In contrast to applying a learner that works on a task containing functional features, the task can be converted to a standard task. This works by transforming the functional features into a non-functional domain, e.g., by extracting wavelets.

The currently supported preprocessing functions are:

discrete wavelet transform;
fast Fourier transform;
functional principal component analysis;
multi-resolution feature extraction.

In order to do this, we specify methods for each functional feature in the task in a list. In this case, we simply want to extract the Fourier transform from each UVVIS functional and the Functional PCA Scores from each NIR functional. Variable names can be specified multiple times with different extractors. Additional arguments supplied to the extract functions are passed on.

# feat.methods specifies what to extract from which functional
# In this example, we extract the Fourier transformation from the first functional.
# From the second functional, fpca scores are extracted.
feat.methods = list("UVVIS" = extractFDAFourier(), "NIR" = extractFDAFPCA())

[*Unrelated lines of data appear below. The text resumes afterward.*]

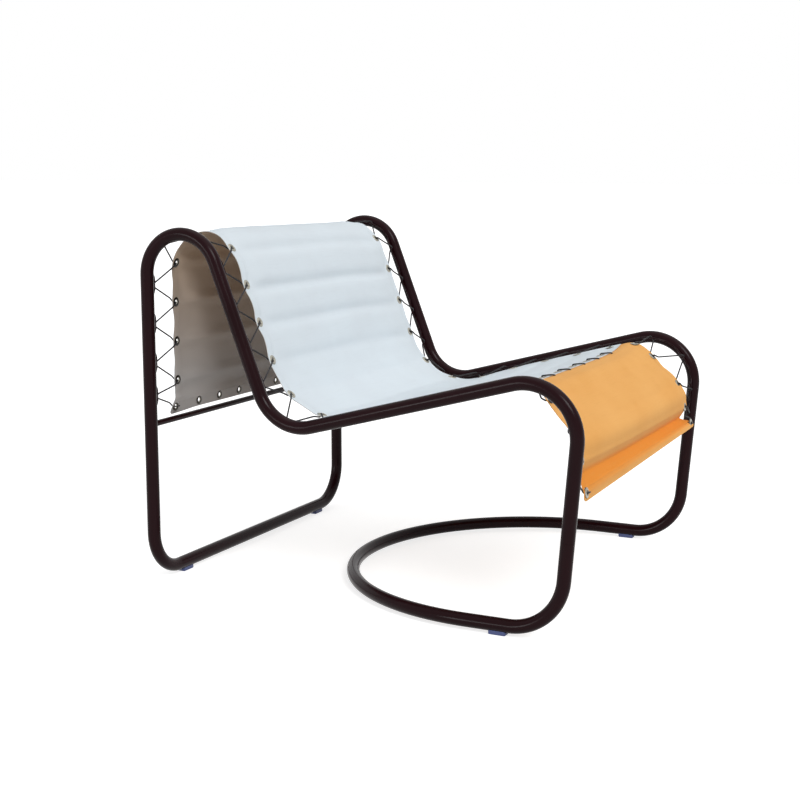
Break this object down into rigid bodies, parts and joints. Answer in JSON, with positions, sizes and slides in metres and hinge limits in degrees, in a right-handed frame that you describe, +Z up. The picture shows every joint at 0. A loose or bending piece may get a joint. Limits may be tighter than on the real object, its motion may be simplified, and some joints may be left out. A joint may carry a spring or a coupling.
{
  "type": "lounge chair",
  "caption": "Low lounge chair on a loop of bent dark steel tube, with a white canvas seat and back laced to it by elastic cord and an orange canvas front apron.",
  "frame": {"origin": "on the floor, under the centre of the bounding box", "axes": "+Z up, +X to the right side of the chair seen from behind, -Y the way the chair faces"},
  "size_m": [0.819, 0.9447, 0.738],
  "materials": {
    "painted_tube": "glossy dark aubergine brown paint",
    "joint_steel": "plain drawn steel, hidden inside the tubes",
    "glide_plastic": "blue grey moulded plastic",
    "white_canvas": "woven canvas",
    "orange_canvas": "woven canvas",
    "elastic_cord": "black braided elastic",
    "eyelet_metal": "nickel plated"
  },
  "bodies": {
    "root": {"side_tube_left": "painted_tube", "side_tube_right": "painted_tube", "rear_floor_hoop": "painted_tube", "front_floor_loop": "painted_tube", "rear_crossbar": "painted_tube", "lacing_rod_left": "painted_tube", "lacing_rod_right": "painted_tube", "rear_joint_sleeve_left": "joint_steel", "rear_joint_sleeve_right": "joint_steel", "front_joint_sleeve_left": "joint_steel", "front_joint_sleeve_right": "joint_steel", "rear_glide_left": "glide_plastic", "rear_glide_right": "glide_plastic", "front_glide_left": "glide_plastic", "front_glide_right": "glide_plastic", "seat_and_back_canvas": "white_canvas", "front_apron_canvas": "orange_canvas", "seat_lacing_left": "elastic_cord", "seat_lacing_right": "elastic_cord", "apron_lacing_left": "elastic_cord", "apron_lacing_right": "elastic_cord", "seam_lacing": "elastic_cord", "eyelet_left_01": "eyelet_metal", "eyelet_left_02": "eyelet_metal", "eyelet_left_03": "eyelet_metal", "eyelet_left_04": "eyelet_metal", "eyelet_left_05": "eyelet_metal", "eyelet_left_06": "eyelet_metal", "eyelet_left_07": "eyelet_metal", "eyelet_left_08": "eyelet_metal", "eyelet_left_09": "eyelet_metal", "eyelet_left_10": "eyelet_metal", "eyelet_left_11": "eyelet_metal", "eyelet_left_12": "eyelet_metal", "eyelet_left_13": "eyelet_metal", "eyelet_left_14": "eyelet_metal", "eyelet_left_15": "eyelet_metal", "eyelet_left_16": "eyelet_metal", "eyelet_left_17": "eyelet_metal", "eyelet_right_01": "eyelet_metal", "eyelet_right_02": "eyelet_metal", "eyelet_right_03": "eyelet_metal", "eyelet_right_04": "eyelet_metal", "eyelet_right_05": "eyelet_metal", "eyelet_right_06": "eyelet_metal", "eyelet_right_07": "eyelet_metal", "eyelet_right_08": "eyelet_metal", "eyelet_right_09": "eyelet_metal", "eyelet_right_10": "eyelet_metal", "eyelet_right_11": "eyelet_metal", "eyelet_right_12": "eyelet_metal", "eyelet_right_13": "eyelet_metal", "eyelet_right_14": "eyelet_metal", "eyelet_right_15": "eyelet_metal", "eyelet_right_16": "eyelet_metal", "eyelet_right_17": "eyelet_metal"}
  },
  "joints": []
}
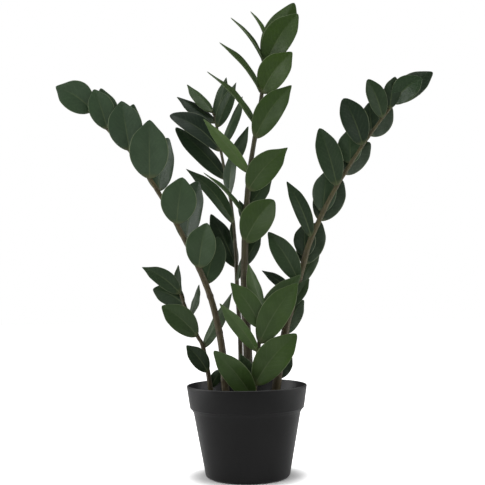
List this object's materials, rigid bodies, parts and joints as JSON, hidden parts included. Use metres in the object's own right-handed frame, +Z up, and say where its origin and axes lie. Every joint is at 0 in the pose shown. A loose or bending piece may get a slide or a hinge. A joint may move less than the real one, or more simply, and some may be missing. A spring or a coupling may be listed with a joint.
{
  "type": "potted zz plant",
  "caption": "Potted zz plant: arching stems of thick oval leaflets rising from growing mix in a plain tapered nursery pot with a banded rim.",
  "frame": {"origin": "middle of the pot's flat underside", "axes": "+Z up along the pot's axis, +X to the viewer's right, +Y away from the viewer; the two long side fronds arch along -X and +X"},
  "size_m": [0.3769, 0.119, 0.4733],
  "materials": {
    "pot_plastic": "satin",
    "growing_mix": "matte",
    "stem_skin": "satin",
    "leaflet_skin": "satin"
  },
  "bodies": {
    "root": {"pot": "pot_plastic", "soil": "growing_mix", "left_stem": "stem_skin", "left_leaflet_01": "leaflet_skin", "left_leaflet_02": "leaflet_skin", "left_leaflet_03": "leaflet_skin", "left_leaflet_04": "leaflet_skin", "left_leaflet_05": "leaflet_skin", "left_leaflet_06": "leaflet_skin", "left_leaflet_07": "leaflet_skin", "left_leaflet_08": "leaflet_skin", "left_leaflet_09": "leaflet_skin", "left_leaflet_10": "leaflet_skin", "back_stem": "stem_skin", "back_leaflet_01": "leaflet_skin", "back_leaflet_02": "leaflet_skin", "back_leaflet_03": "leaflet_skin", "back_leaflet_04": "leaflet_skin", "back_leaflet_05": "leaflet_skin", "back_leaflet_06": "leaflet_skin", "back_leaflet_07": "leaflet_skin", "centre_stem": "stem_skin", "centre_leaflet_01": "leaflet_skin", "centre_leaflet_02": "leaflet_skin", "centre_leaflet_03": "leaflet_skin", "centre_leaflet_04": "leaflet_skin", "centre_leaflet_05": "leaflet_skin", "centre_leaflet_06": "leaflet_skin", "centre_leaflet_07": "leaflet_skin", "centre_leaflet_08": "leaflet_skin", "centre_leaflet_09": "leaflet_skin", "centre_leaflet_10": "leaflet_skin", "right_stem": "stem_skin", "right_leaflet_01": "leaflet_skin", "right_leaflet_02": "leaflet_skin", "right_leaflet_03": "leaflet_skin", "right_leaflet_04": "leaflet_skin", "right_leaflet_05": "leaflet_skin", "right_leaflet_06": "leaflet_skin", "right_leaflet_07": "leaflet_skin", "right_leaflet_08": "leaflet_skin", "right_leaflet_09": "leaflet_skin", "right_leaflet_10": "leaflet_skin", "right_leaflet_11": "leaflet_skin", "right_leaflet_12": "leaflet_skin", "right_leaflet_13": "leaflet_skin", "right_leaflet_14": "leaflet_skin", "right_leaflet_15": "leaflet_skin", "lower_left_stem": "stem_skin", "lower_left_leaflet_01": "leaflet_skin", "lower_left_leaflet_02": "leaflet_skin", "lower_left_leaflet_03": "leaflet_skin", "lower_left_leaflet_04": "leaflet_skin", "lower_left_leaflet_05": "leaflet_skin", "front_stem": "stem_skin", "front_leaflet_01": "leaflet_skin", "front_leaflet_02": "leaflet_skin", "front_leaflet_03": "leaflet_skin", "front_leaflet_04": "leaflet_skin", "front_leaflet_05": "leaflet_skin"}
  },
  "joints": []
}
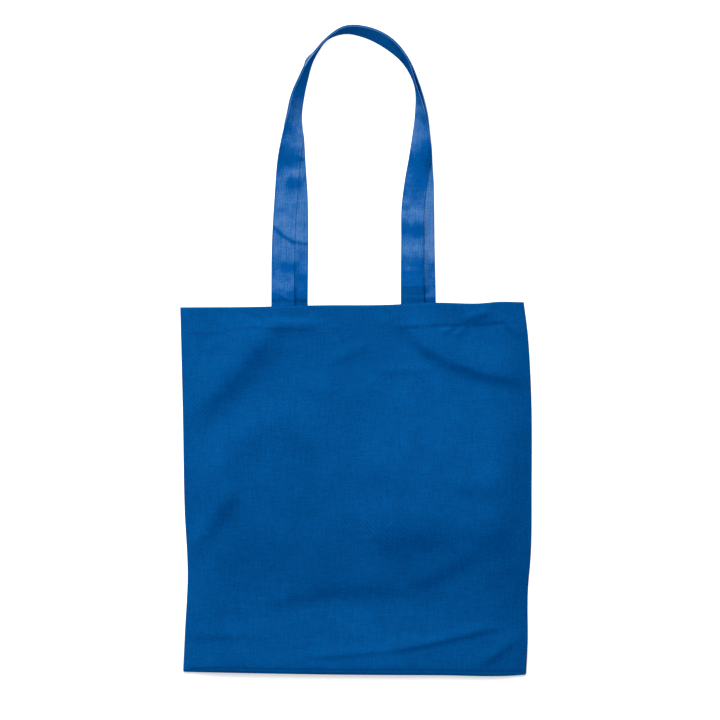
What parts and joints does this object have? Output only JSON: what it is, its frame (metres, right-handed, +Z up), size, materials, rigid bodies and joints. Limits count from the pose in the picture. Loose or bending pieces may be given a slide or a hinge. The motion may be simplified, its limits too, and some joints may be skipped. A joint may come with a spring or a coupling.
{
  "type": "tote bag",
  "caption": "Plain cotton tote bag with long shoulder straps, empty and laid flat on its back panel, open at the mouth.",
  "frame": {"origin": "on the flat underside of the back panel, at the middle of the bag's body", "axes": "+X across the bag to the right, +Y from the bottom fold towards the straps, +Z up from the surface it lies on"},
  "size_m": [0.3887, 0.7203, 0.0285],
  "materials": {
    "body_cotton": "matt plain weave, royal blue",
    "strap_cotton": "matt plain weave, royal blue"
  },
  "bodies": {
    "root": {"bag_body": "body_cotton", "front_strap": "strap_cotton", "rear_strap": "strap_cotton"}
  },
  "joints": []
}
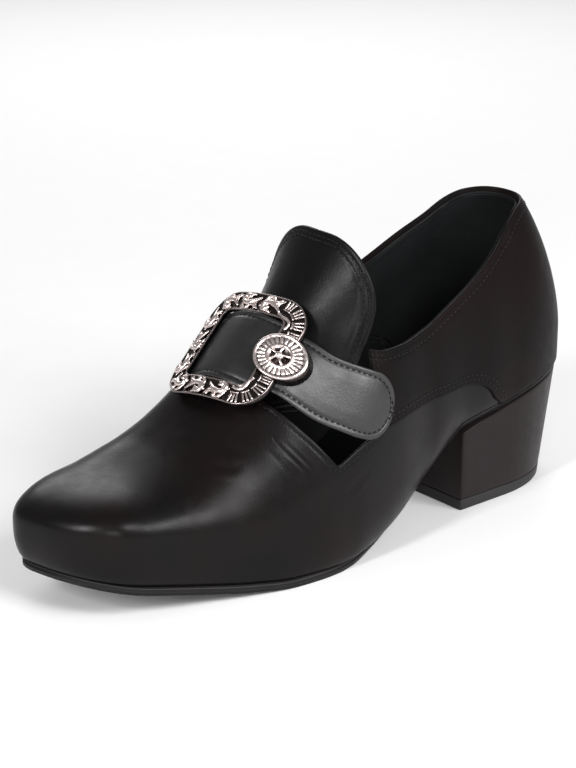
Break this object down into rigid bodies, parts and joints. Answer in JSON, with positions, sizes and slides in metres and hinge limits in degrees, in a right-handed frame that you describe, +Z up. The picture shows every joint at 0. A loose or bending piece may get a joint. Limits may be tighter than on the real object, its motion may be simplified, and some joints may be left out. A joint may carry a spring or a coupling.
{
  "type": "buckle shoe",
  "caption": "Black leather buckle shoe with a square toe, tall flared tongue, block heel and an ornate cast buckle on its instep strap.",
  "frame": {"origin": "on the floor, at the middle of the heel's foot", "axes": "+Z up, -Y towards the toe, +X towards the outer side of the foot"},
  "size_m": [0.0952, 0.2844, 0.1365],
  "materials": {
    "black_leather": "smooth black leather with a fine grain and a soft gloss",
    "black_sole": "matt black sole rubber",
    "dark_lining": "dull black lining leather",
    "covered_heel": "satin brownish black covering",
    "old_silver": "antique silver plating, bright on the relief and black in its recesses"
  },
  "bodies": {
    "root": {"upper": "black_leather", "outsole": "black_sole", "insole": "dark_lining", "heel_block": "covered_heel", "top_piece": "black_sole", "tongue": "black_leather", "strap": "black_leather", "buckle": "old_silver", "buckle_bar": "old_silver"}
  },
  "joints": []
}
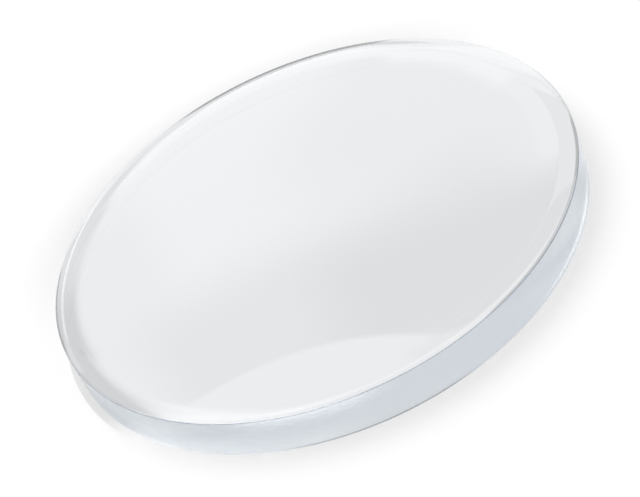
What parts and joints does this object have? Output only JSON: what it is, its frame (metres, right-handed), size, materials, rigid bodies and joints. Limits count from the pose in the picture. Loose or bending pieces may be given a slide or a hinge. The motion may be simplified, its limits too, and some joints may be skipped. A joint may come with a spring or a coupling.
{
  "type": "watch crystal",
  "caption": "Flat round watch crystal of thick clear glass, with polished faces, a soft shoulder at the edge and a fine round along each rim.",
  "frame": {"origin": "centre of the underside, the face that sits on the case's ledge", "axes": "+Z along the axis of the round, from the underside to the outer face; X and Y are any two directions across it"},
  "size_m": [0.032, 0.032, 0.0025],
  "materials": {
    "clear_glass": "clear, faces polished, wall finely ground, faintly blue through its edge"
  },
  "bodies": {
    "root": {"crystal": "clear_glass"}
  },
  "joints": []
}
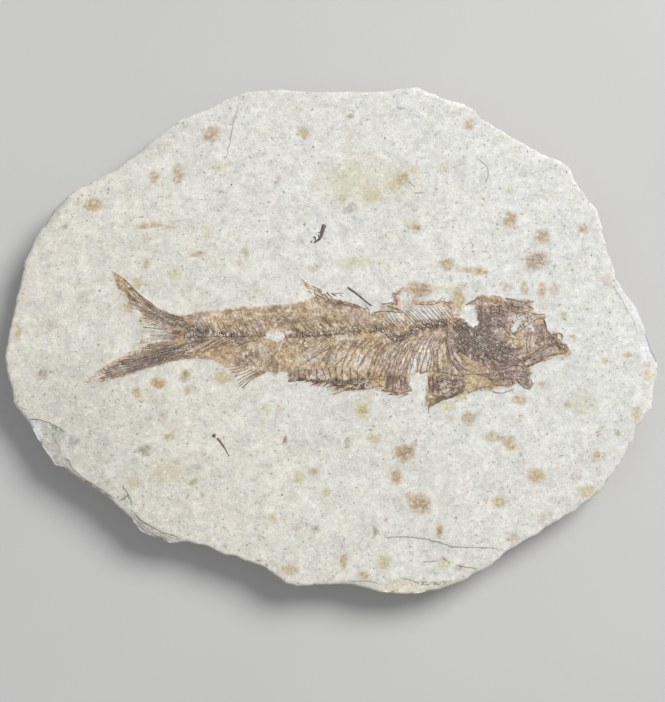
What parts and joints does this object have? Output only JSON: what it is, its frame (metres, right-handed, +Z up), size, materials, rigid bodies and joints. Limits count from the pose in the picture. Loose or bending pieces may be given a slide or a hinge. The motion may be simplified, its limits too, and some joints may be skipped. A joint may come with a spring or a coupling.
{
  "type": "fossil fish slab",
  "caption": "Pressed fossil herring in a hand-trimmed plate of pale bedded limestone, with loose fin and bone pieces, lying fossil side up.",
  "frame": {"origin": "middle of the bounding box at the underside the slab lies on", "axes": "+X from the fish's tail to its snout, +Y towards its back, +Z up out of the fossil face"},
  "size_m": [0.1631, 0.1281, 0.0109],
  "materials": {
    "limestone": "matt, chalky, split along the bedding",
    "fossil_bone": "dull to faintly waxy brown mineralised bone and skin",
    "dark_sliver": "dull dark grey"
  },
  "bodies": {
    "root": {"limestone_slab": "limestone", "fossil_fish": "fossil_bone", "dorsal_fin": "fossil_bone", "fin_spine": "fossil_bone", "stray_rib": "fossil_bone", "stray_sliver": "dark_sliver"}
  },
  "joints": []
}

# Either create a new task from an existing task
extracted = extractFDAFeatures(tsk1, feat.methods = feat.methods)
extracted
## $task
## Supervised task: fuelsubset
## Type: regr
## Target: heatan
## Observations: 129
## Features:
##    numerics     factors     ordered functionals 
##         264           0           0           0 
## Missings: FALSE
## Has weights: FALSE
## Has blocking: FALSE
## Has coordinates: FALSE
## 
## $desc
## Extraction of features from functional data:
## Target: heatan
## Remaining functional Features: 2 after extraction on 2 functional features

Wavelets

In this example, discrete wavelet feature transformation is applied to the data using the function extractFDAWavelets. Discrete wavelet transform decomposes the functional into several wavelets. This essentially transforms the time signal to a time-scale representation, where every wavelet captures the data at a different resolution. We can specify which additional parameters (i.e., the filter (a type of wavelet) and the boundary) in the pars argument. This function returns a regression task of type regr since the raw data contained temporal structure but the transformed data does not inherit temporal structure anymore. For more information on wavelets consider the documentation of wavelets::dwt. A more comprehensive guide is, for example, given here.

# Specify the feature extraction method and generate new task.
# Here, we use the Haar filter:
feat.methods = list("UVVIS" = extractFDAWavelets(filter = "haar"))
task.w = extractFDAFeatures(tsk1, feat.methods = feat.methods)

# Use the Daubechie wavelet with filter length 4.
feat.methods = list("NIR" = extractFDAWavelets(filter = "d4"))
task.wd4 = extractFDAFeatures(tsk1, feat.methods = feat.methods)

Fourier transformation

Now, we use the Fourier feature transformation. The Fourier transform takes a functional and transforms it to a frequency domain by splitting the signal up into its different frequency components. A more detailed tutorial on Fourier transform can be found here. Either the amplitude or the phase of the complex Fourier coefficients can be used for analysis. This can be specified in the additional trafo.coeff argument:

# Specify the feature extraction method and generate new task.
# We use the Fourier features and the amplitude for NIR, as well as the phase for UVVIS
feat.methods = list("NIR" = extractFDAFourier(trafo.coeff = "amplitude"),
  "UVVIS" = extractFDAFourier(trafo.coeff = "phase"))
task.fourier = extractFDAFeatures(tsk1, feat.methods = feat.methods)
task.fourier

Wrappers

Additionally we can wrap the preprocessing around a standard learner such as classif.rpart. For additional information, please consider the Wrappers section.

# Use a FDAFeatExtractWrapper
# In this case we extract the Fourier features from the NIR variable
feat.methods = list("NIR" = extractFDAFourier())
wrapped.lrn = makeExtractFDAFeatsWrapper("regr.rpart", feat.methods = feat.methods)

# And run the learner
train(wrapped.lrn, fuelsubset.task)
## Functional features have been converted to numerics
## Model for learner.id=regr.rpart.extracted; learner.class=extractFDAFeatsWrapper
## Trained on: task.id = fs.fdf; obs = 129; features = 3
## Hyperparameters: xval=0